— start of DATA TO PROCESS —
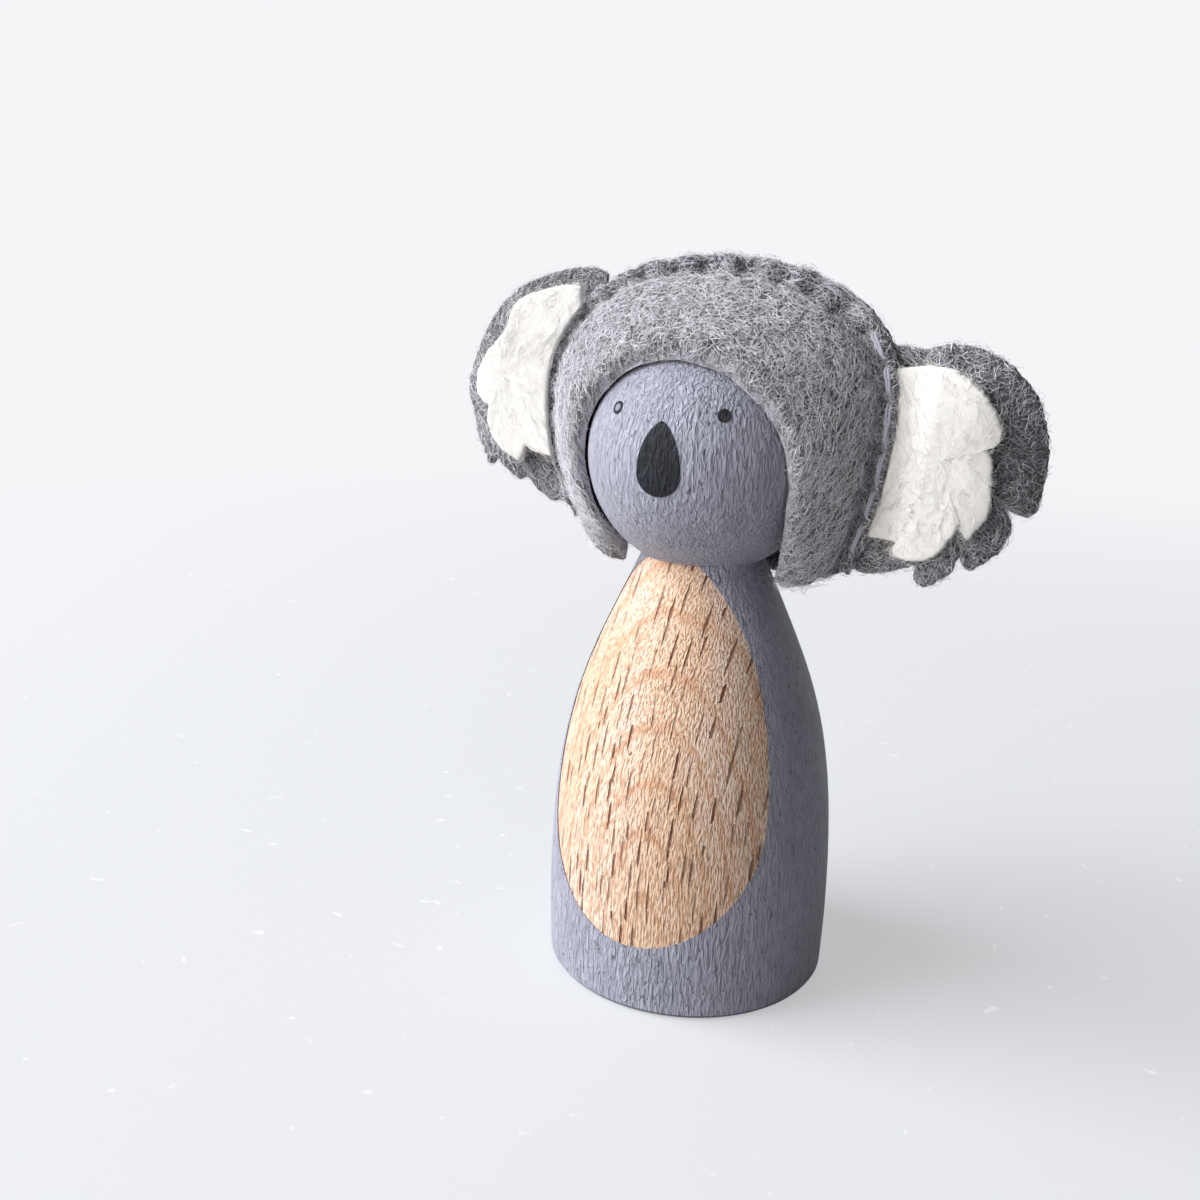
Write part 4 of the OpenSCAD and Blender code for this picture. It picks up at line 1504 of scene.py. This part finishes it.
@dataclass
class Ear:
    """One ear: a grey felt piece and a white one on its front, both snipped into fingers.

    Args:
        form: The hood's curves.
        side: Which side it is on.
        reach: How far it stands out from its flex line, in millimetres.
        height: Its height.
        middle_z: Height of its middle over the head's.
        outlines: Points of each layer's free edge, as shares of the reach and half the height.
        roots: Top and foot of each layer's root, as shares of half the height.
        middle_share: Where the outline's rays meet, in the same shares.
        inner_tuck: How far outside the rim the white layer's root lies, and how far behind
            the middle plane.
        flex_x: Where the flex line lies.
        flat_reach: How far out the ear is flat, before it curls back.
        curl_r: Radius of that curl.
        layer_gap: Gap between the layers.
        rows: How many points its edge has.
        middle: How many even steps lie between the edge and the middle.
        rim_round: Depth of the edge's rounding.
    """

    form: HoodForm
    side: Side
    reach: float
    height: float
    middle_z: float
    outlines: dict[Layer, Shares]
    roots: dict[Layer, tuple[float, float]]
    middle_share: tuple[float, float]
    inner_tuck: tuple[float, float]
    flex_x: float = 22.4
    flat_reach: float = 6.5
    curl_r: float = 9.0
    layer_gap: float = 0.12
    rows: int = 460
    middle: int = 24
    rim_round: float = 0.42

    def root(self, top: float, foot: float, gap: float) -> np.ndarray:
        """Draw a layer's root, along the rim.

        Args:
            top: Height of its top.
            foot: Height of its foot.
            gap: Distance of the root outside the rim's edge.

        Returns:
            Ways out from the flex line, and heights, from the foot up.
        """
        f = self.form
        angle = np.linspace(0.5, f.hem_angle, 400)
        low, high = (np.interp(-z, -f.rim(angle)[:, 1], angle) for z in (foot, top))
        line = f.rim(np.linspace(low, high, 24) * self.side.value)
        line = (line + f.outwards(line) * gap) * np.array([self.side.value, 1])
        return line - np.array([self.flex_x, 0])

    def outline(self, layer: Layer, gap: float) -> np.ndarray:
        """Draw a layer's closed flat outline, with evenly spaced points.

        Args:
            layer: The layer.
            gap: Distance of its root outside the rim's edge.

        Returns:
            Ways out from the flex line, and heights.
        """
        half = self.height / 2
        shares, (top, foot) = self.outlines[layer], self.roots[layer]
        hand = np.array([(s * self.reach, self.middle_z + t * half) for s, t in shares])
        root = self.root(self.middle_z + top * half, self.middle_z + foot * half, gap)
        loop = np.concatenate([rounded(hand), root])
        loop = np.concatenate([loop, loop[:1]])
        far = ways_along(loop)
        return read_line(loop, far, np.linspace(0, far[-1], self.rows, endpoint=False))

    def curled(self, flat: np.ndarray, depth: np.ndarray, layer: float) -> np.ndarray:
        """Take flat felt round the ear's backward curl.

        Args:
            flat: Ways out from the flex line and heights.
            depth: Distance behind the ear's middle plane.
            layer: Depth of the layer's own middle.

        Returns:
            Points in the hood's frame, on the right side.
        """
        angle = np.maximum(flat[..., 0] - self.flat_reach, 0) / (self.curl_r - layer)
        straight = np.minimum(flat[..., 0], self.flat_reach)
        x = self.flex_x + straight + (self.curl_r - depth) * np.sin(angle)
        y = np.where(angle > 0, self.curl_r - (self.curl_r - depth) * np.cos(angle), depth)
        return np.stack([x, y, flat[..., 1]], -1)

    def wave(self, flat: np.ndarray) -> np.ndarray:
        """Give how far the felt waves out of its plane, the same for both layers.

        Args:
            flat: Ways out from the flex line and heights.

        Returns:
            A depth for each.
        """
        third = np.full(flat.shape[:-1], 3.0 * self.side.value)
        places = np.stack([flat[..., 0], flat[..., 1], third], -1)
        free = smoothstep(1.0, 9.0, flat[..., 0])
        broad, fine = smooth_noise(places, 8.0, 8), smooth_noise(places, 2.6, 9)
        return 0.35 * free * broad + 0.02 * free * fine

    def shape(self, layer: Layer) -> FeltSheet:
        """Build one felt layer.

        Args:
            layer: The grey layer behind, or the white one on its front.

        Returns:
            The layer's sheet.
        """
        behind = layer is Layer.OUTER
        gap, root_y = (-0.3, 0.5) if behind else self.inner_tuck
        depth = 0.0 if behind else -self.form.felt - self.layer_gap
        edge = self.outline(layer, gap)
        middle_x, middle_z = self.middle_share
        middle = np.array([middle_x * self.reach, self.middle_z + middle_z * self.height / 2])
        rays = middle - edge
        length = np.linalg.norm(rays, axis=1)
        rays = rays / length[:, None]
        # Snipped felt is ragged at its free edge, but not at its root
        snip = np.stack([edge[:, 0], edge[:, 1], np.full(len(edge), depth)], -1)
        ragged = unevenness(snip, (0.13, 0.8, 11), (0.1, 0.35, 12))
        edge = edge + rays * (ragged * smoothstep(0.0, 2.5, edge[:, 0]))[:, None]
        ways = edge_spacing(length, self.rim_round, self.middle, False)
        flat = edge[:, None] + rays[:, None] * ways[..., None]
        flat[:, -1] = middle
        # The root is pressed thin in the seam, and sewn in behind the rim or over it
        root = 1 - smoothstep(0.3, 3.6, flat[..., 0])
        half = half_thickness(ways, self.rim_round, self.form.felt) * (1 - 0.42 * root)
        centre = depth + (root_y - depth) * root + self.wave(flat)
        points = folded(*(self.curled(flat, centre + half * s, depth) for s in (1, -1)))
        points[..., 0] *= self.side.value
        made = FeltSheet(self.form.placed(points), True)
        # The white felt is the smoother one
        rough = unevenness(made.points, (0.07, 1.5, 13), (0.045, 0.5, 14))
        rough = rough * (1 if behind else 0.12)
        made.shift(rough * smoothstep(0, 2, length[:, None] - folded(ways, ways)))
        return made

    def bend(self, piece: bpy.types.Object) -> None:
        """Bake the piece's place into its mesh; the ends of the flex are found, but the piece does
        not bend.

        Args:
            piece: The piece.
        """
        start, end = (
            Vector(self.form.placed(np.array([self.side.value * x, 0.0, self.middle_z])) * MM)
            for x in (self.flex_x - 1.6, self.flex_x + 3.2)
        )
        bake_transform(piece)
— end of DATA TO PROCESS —
— start of DATA TO PROCESS —
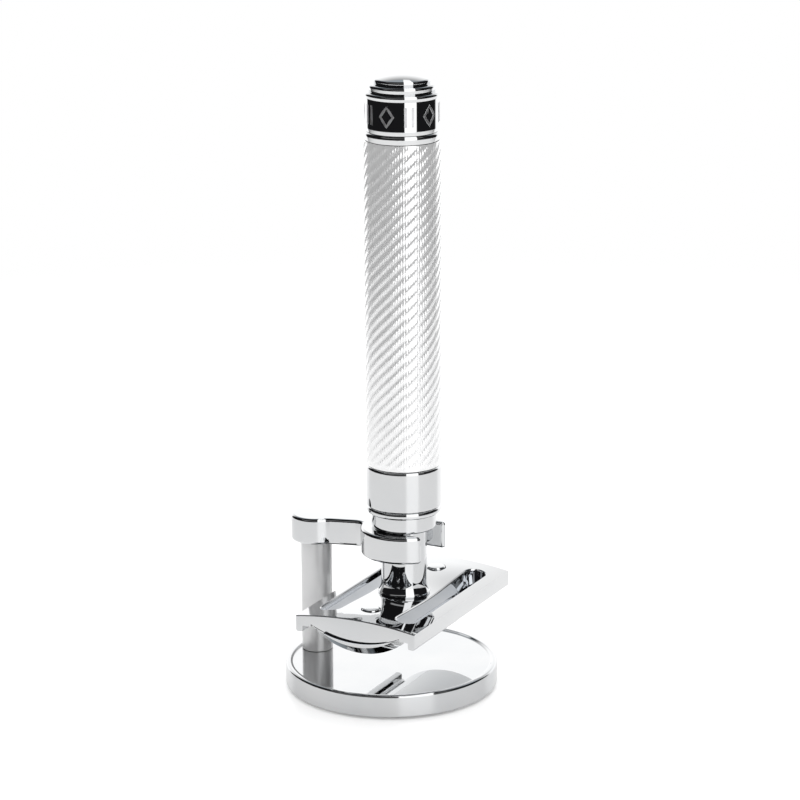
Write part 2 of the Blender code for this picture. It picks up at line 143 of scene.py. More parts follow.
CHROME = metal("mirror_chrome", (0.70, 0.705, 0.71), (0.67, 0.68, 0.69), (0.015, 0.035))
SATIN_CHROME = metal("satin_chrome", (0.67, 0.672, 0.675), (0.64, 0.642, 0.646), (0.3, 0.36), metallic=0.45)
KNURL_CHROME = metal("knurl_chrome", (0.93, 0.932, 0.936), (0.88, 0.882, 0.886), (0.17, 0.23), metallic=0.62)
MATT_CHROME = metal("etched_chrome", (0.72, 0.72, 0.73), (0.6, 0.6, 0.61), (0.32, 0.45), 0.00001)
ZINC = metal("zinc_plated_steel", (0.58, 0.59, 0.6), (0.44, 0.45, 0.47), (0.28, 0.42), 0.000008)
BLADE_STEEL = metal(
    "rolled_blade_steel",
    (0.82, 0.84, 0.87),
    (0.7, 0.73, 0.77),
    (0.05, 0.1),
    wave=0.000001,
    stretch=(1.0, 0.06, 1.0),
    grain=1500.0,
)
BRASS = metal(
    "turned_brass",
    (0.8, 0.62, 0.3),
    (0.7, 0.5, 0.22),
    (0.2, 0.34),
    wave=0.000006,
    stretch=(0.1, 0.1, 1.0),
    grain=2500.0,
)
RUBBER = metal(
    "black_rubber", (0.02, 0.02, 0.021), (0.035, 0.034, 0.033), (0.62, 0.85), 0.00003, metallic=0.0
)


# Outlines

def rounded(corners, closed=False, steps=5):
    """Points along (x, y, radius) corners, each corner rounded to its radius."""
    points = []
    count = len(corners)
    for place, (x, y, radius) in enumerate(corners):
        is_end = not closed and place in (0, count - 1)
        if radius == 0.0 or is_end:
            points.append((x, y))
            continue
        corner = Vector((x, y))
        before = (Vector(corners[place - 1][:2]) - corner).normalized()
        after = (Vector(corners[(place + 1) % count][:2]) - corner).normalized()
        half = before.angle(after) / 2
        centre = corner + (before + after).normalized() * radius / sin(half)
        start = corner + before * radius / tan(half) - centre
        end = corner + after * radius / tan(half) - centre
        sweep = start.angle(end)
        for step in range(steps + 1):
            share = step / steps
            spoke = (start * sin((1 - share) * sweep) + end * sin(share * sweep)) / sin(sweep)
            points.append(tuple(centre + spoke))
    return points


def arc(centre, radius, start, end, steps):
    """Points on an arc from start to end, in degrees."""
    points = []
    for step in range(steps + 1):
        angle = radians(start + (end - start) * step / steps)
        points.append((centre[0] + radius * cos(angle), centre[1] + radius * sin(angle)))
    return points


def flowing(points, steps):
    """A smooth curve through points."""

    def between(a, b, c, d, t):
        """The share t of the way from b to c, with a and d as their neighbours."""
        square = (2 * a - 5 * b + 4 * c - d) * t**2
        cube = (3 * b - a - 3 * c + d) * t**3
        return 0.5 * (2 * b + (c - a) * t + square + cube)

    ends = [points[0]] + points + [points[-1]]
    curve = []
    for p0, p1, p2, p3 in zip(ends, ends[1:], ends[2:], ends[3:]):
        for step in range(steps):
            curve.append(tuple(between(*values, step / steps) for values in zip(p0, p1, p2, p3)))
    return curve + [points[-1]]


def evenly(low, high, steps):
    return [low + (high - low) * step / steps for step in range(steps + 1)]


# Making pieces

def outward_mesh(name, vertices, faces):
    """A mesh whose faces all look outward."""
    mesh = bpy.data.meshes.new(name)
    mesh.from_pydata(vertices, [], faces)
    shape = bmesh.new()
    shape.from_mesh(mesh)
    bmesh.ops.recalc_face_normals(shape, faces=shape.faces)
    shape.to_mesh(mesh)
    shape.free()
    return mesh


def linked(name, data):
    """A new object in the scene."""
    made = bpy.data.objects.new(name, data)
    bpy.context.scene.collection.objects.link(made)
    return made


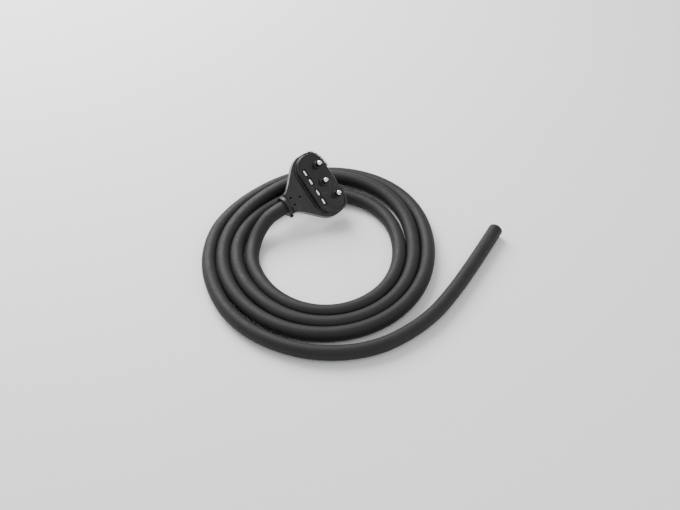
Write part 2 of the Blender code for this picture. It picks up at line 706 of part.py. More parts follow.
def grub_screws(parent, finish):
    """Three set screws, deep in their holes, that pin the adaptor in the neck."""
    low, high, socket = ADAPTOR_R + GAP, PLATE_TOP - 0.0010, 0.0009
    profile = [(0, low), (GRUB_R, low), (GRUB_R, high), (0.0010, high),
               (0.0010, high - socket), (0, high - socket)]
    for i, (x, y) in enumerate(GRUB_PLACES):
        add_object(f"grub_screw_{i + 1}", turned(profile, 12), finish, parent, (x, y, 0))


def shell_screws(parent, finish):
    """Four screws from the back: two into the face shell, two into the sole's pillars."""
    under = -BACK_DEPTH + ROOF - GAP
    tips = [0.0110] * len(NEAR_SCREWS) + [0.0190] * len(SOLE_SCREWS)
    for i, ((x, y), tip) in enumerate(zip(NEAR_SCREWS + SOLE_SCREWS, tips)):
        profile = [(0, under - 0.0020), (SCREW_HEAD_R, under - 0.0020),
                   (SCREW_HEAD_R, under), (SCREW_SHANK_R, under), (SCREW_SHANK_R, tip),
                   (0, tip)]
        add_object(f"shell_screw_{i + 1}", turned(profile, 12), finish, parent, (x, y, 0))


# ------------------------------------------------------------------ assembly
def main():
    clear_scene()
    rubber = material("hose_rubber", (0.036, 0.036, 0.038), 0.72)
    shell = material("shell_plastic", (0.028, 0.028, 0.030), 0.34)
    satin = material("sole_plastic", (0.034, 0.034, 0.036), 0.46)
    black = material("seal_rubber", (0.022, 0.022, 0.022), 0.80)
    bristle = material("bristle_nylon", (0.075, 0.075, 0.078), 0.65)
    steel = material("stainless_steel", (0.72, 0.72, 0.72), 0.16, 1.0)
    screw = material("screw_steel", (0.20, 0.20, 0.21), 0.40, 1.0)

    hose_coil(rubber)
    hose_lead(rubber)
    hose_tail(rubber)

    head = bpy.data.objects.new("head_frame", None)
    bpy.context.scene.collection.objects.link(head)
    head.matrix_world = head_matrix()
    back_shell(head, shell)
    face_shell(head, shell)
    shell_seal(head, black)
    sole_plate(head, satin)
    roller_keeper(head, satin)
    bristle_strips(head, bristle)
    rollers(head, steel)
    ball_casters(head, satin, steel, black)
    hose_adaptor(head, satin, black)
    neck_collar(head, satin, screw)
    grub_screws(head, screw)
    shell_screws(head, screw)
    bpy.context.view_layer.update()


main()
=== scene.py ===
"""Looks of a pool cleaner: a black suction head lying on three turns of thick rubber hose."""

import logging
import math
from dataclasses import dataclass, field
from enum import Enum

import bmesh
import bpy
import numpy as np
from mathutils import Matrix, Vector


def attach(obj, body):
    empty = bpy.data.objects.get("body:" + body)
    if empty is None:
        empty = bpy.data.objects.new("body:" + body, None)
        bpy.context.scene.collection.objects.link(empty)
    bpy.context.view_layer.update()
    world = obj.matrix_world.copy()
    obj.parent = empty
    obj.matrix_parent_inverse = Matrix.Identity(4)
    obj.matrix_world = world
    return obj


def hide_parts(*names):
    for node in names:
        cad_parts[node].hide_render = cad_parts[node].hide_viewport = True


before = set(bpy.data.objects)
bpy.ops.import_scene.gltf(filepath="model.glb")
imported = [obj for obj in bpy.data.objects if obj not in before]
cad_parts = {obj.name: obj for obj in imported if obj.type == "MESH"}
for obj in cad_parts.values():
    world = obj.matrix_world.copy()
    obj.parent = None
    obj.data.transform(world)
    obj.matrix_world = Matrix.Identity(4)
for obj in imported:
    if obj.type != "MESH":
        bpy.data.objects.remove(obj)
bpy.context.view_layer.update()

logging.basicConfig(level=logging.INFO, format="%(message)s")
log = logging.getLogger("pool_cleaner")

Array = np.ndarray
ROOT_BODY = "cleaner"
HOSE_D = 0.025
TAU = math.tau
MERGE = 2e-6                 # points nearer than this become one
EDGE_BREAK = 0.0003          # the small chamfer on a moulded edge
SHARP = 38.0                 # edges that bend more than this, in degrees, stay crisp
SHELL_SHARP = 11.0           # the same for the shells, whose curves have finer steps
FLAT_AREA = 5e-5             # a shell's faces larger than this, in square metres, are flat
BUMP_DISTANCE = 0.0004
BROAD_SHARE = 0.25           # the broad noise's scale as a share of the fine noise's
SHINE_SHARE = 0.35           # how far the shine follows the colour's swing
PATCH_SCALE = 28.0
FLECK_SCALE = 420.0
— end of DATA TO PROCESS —
◆ PROBLEM DETAILS
Starting at the line that contains "hose_coil(rubber)", repeat each line exactly, and stop after the line that contains "obj.matrix_world = world".

◆ SOLUTION
    hose_coil(rubber)
    hose_lead(rubber)
    hose_tail(rubber)

    head = bpy.data.objects.new("head_frame", None)
    bpy.context.scene.collection.objects.link(head)
    head.matrix_world = head_matrix()
    back_shell(head, shell)
    face_shell(head, shell)
    shell_seal(head, black)
    sole_plate(head, satin)
    roller_keeper(head, satin)
    bristle_strips(head, bristle)
    rollers(head, steel)
    ball_casters(head, satin, steel, black)
    hose_adaptor(head, satin, black)
    neck_collar(head, satin, screw)
    grub_screws(head, screw)
    shell_screws(head, screw)
    bpy.context.view_layer.update()


main()
=== scene.py ===
"""Looks of a pool cleaner: a black suction head lying on three turns of thick rubber hose."""

import logging
import math
from dataclasses import dataclass, field
from enum import Enum

import bmesh
import bpy
import numpy as np
from mathutils import Matrix, Vector


def attach(obj, body):
    empty = bpy.data.objects.get("body:" + body)
    if empty is None:
        empty = bpy.data.objects.new("body:" + body, None)
        bpy.context.scene.collection.objects.link(empty)
    bpy.context.view_layer.update()
    world = obj.matrix_world.copy()
    obj.parent = empty
    obj.matrix_parent_inverse = Matrix.Identity(4)
    obj.matrix_world = world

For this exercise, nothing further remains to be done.